Transmission rates of different materials will change across the IR spectrum. Some materials will be unsuitable for use with a LW camera (as is the case with sapphire, Al2O3). Other materials, such as Zinc Selenide (ZnSe) are well suited for use with both MW and LW – these materials also tend to be more expensive for that reason.

Given the transmission variability across different wavelengths, one needs to define the transmission rate at a specific wavelength. Our research shows that this “PdM” wavelength is at about 9µm in the LW band and about 4µm in the MW (SW) band.
For accurate temperature calculations, it is irrelevant whether the window’s transmissivity coefficient is 90%, or 50%... or something in between. What is important is that the thermographer knows the exact transmission rate. Then when the thermographer enters the correct coefficient into the camera or software, the final temperature calculation will be accurate and reliable. If, however, the thermographer is not aware of the actual transmission rate, or does not adjust for it, the errors can be significant.

Kirchhoff’s Law and Infrared Windows
As discussed in Chapter 3 of this series, Kirchhoff’s Law shows us that the total infrared radiation a camera receives is actually composed of the total emitted, reflected and transmitted radiation from an object. With this in mind, the ideal window would therefore be one that allows 100% transmission, i.e. zero loss to emittance and reflection. To maximize transmittance, and minimize emittance and reflectance values, manufacturers carefully select optic materials and window coatings for their performance in specific or general wave bands. Unfortunately, as Chart 1 depicts, with the materials presently available, 99% is the highest transmission rate available (coated ZnSe in the LW portion of the spectrum).

Note that calculated temperatures can be adversely affected when a thermographer improperly compensates for transmission.
All window optics will filter, or “attenuate” the amount of infrared radiation that ultimately reaches the imager. Our research shows that for calcium fluoride windows the attenuation reduces the temperature about 5% for every millimeter of window thickness (temperatures in the range of 60°-120°C). In addition, tilting the camera angle 30° to either side of 90° (perpendicular) reduces the temperature by an additional 2-3%.

Compensate for Transmission
A simple way to check transmission rate is the “Coffee Cup Test”. After determining the proper transmission rate of a window, make a note of that value and adjust the camera’s transmission rate (or emissivity setting) accordingly each time that window is used for an inspection.

The majority of infrared cameras do not have the ability to compensate for transmission losses from an IR window directly; but almost all software packages do. To make a quick adjustment in the field, simply multiply the transmission coefficient by the target emissivity to arrive at a “calculated emissivity value,” and adjust the camera’s emissivity setting to this value. For example, an IR window with a 0.55 transmittance rate and a target with an emissivity of 0.95 (electrical tape) would require a camera emissivity setting of 0.49 (0.90 x 0.55 = 0.495) to properly compensate for both transmission and emissivity.

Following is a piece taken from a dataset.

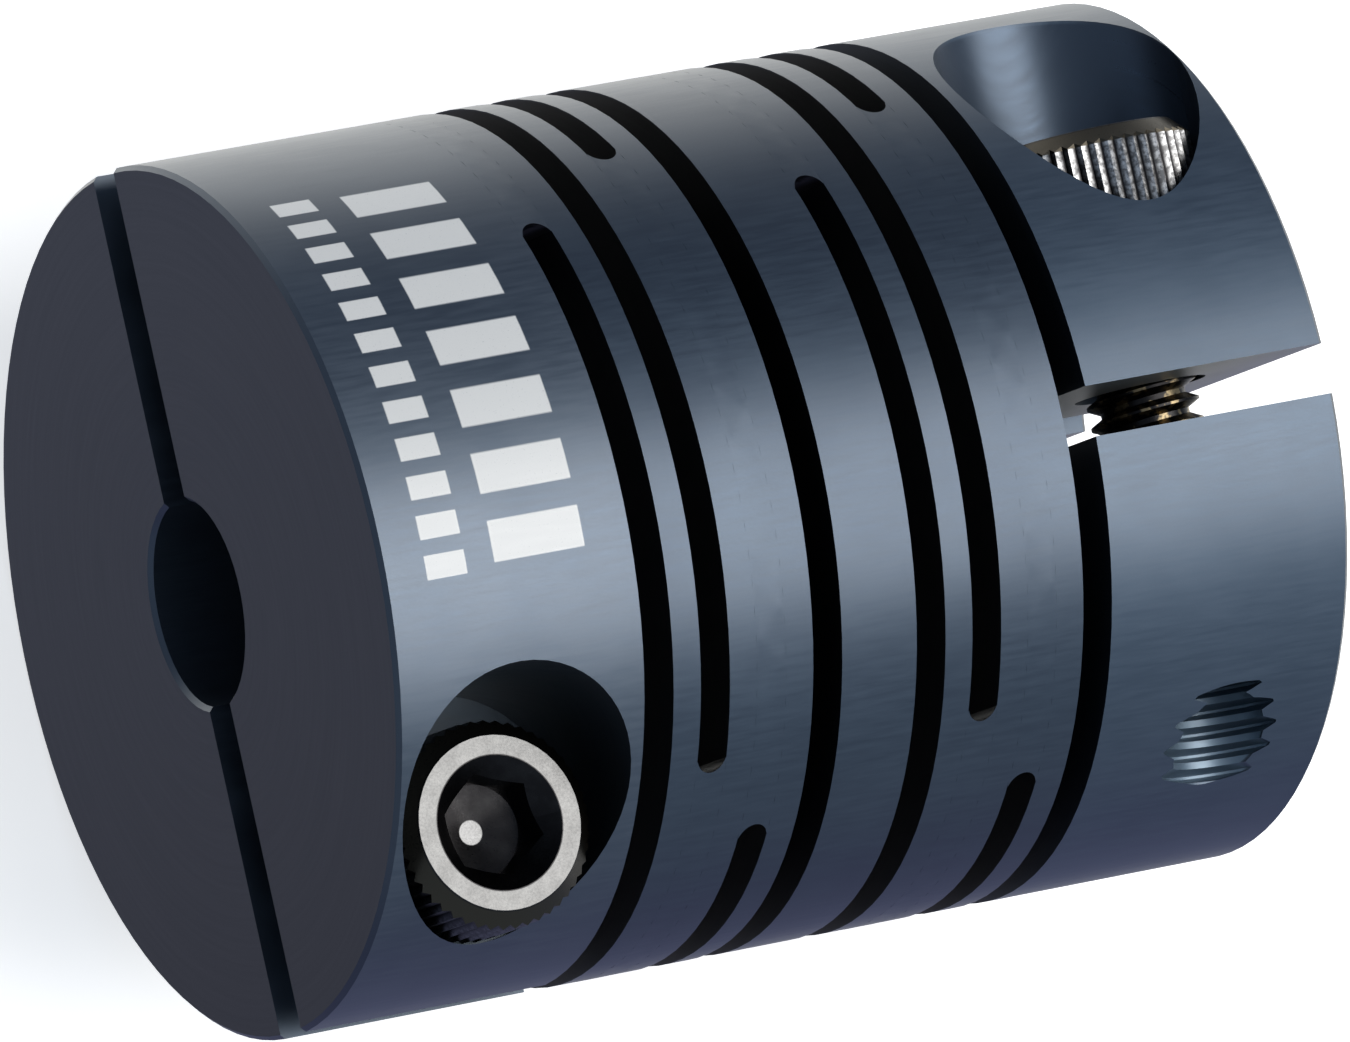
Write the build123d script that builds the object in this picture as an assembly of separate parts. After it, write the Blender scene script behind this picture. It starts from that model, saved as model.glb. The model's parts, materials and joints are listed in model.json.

Once the transmissivity coefficient has been properly determined for an application, it is important to realize that coefficients of some materials can change over time. Crystals, in particular, are susceptible to mechanical stress from high frequency noise and vibration. Some crystals, such as those in the Fluoride family are also hydroscopic; meaning that they will absorb moisture, humidity or industrial solvents (despite the fact that they are coated with materials to slow the inevitable degradation process). These mechanical stresses and absorption characteristics of crystals will degrade a crystal window’s transmission rate over time.

A recent paper on the topic of transmission degradation (“Transmission Stability and Infrared Windows” by Joe DeMonte) illustrates how this degradation can affect the data accuracy. The research compared a Calcium Fluoride infrared window to a polymer-based window. Both windows were shown to have a 50% transmission rate when new. After just two years in a non-aggressive environment, the transmission rate of the calcium fluoride window had dropped significantly.
The white paper 
was published in the April 2009 edition of Uptime Magazine.

Recalibration of Window Transmittance
The “Coffee Cup Test,” or some similar form of verification, should be performed prior to installation – and again prior to any important measurement or inspection if using an optic that is known to degrade over time. Furthermore, because each crystal is unique, transmittance must be tested for each crystal since each one will have a slightly different transmittance rate when new. Similarly each crystal’s rate of degradation will be unique as well.

However, if using an engineered polymer, testing a single window when it is new should be sufficient since all windows will be virtually identical in transmittance and since the material will not degrade over time.

Maintaining IR windows
During maintenance shutdowns, firms should check gaskets and screws for seal integrity, and windows should be thoroughly cleaned with a compatible cleaning agent. If using crystal IR windows, this is also a great time check transmittance.